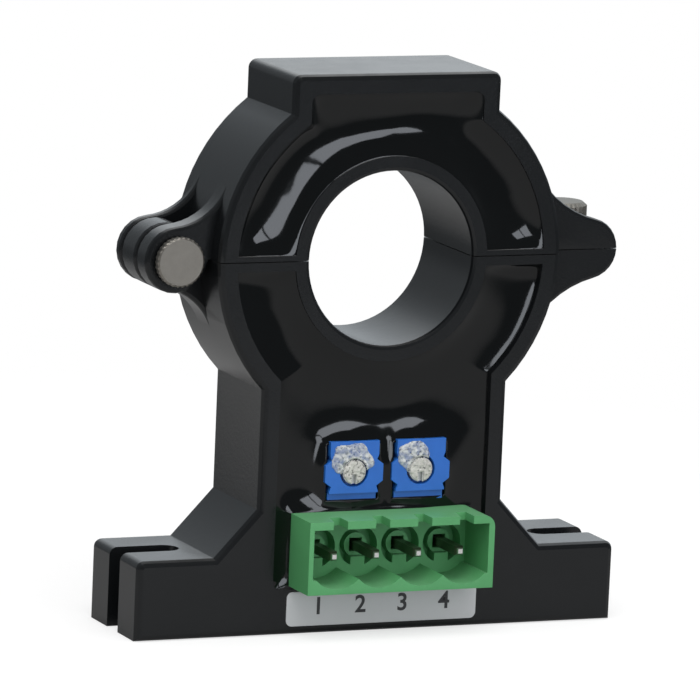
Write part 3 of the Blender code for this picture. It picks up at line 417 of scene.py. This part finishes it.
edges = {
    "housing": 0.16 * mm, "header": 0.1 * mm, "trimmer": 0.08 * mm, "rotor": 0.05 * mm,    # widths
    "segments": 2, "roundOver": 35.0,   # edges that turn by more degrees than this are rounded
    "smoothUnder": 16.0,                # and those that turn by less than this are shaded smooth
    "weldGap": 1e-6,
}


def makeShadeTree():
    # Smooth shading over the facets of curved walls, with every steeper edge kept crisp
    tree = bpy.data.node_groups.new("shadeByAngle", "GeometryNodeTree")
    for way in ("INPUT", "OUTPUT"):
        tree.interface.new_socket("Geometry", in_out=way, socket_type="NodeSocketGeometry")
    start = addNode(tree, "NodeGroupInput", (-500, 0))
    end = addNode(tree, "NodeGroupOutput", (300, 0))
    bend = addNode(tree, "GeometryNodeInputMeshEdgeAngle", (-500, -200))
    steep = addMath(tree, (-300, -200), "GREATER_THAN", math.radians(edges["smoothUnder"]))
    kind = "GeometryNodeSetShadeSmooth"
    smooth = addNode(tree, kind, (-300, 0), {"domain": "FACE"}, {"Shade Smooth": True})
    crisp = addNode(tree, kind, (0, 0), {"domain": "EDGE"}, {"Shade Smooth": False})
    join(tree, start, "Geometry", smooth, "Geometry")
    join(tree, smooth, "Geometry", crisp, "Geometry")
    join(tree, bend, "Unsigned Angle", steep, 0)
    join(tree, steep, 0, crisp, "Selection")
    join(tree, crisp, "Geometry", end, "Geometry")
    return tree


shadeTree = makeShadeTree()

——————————

**Work instructions**
Return all of the data precisely as it appears.

**Expected answer**
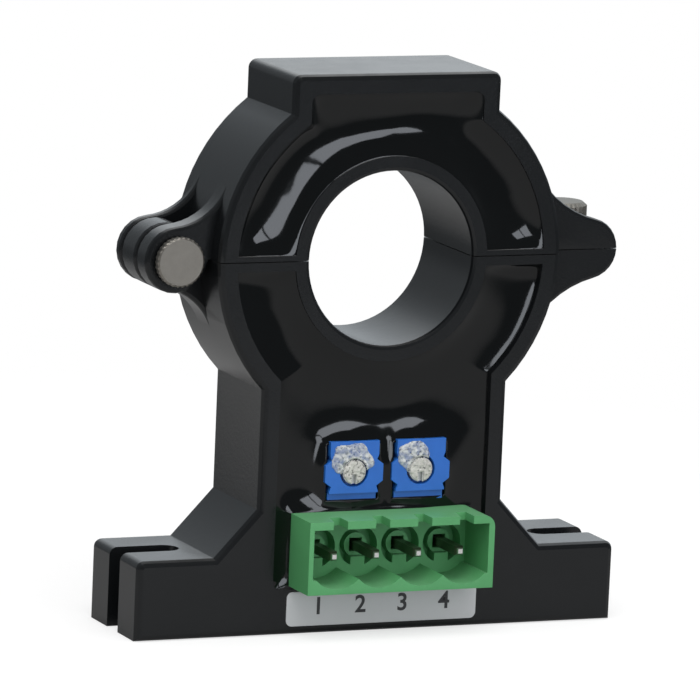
Write part 3 of the Blender code for this picture. It picks up at line 417 of scene.py. This part finishes it.
edges = {
    "housing": 0.16 * mm, "header": 0.1 * mm, "trimmer": 0.08 * mm, "rotor": 0.05 * mm,    # widths
    "segments": 2, "roundOver": 35.0,   # edges that turn by more degrees than this are rounded
    "smoothUnder": 16.0,                # and those that turn by less than this are shaded smooth
    "weldGap": 1e-6,
}


def makeShadeTree():
    # Smooth shading over the facets of curved walls, with every steeper edge kept crisp
    tree = bpy.data.node_groups.new("shadeByAngle", "GeometryNodeTree")
    for way in ("INPUT", "OUTPUT"):
        tree.interface.new_socket("Geometry", in_out=way, socket_type="NodeSocketGeometry")
    start = addNode(tree, "NodeGroupInput", (-500, 0))
    end = addNode(tree, "NodeGroupOutput", (300, 0))
    bend = addNode(tree, "GeometryNodeInputMeshEdgeAngle", (-500, -200))
    steep = addMath(tree, (-300, -200), "GREATER_THAN", math.radians(edges["smoothUnder"]))
    kind = "GeometryNodeSetShadeSmooth"
    smooth = addNode(tree, kind, (-300, 0), {"domain": "FACE"}, {"Shade Smooth": True})
    crisp = addNode(tree, kind, (0, 0), {"domain": "EDGE"}, {"Shade Smooth": False})
    join(tree, start, "Geometry", smooth, "Geometry")
    join(tree, smooth, "Geometry", crisp, "Geometry")
    join(tree, bend, "Unsigned Angle", steep, 0)
    join(tree, steep, 0, crisp, "Selection")
    join(tree, crisp, "Geometry", end, "Geometry")
    return tree


shadeTree = makeShadeTree()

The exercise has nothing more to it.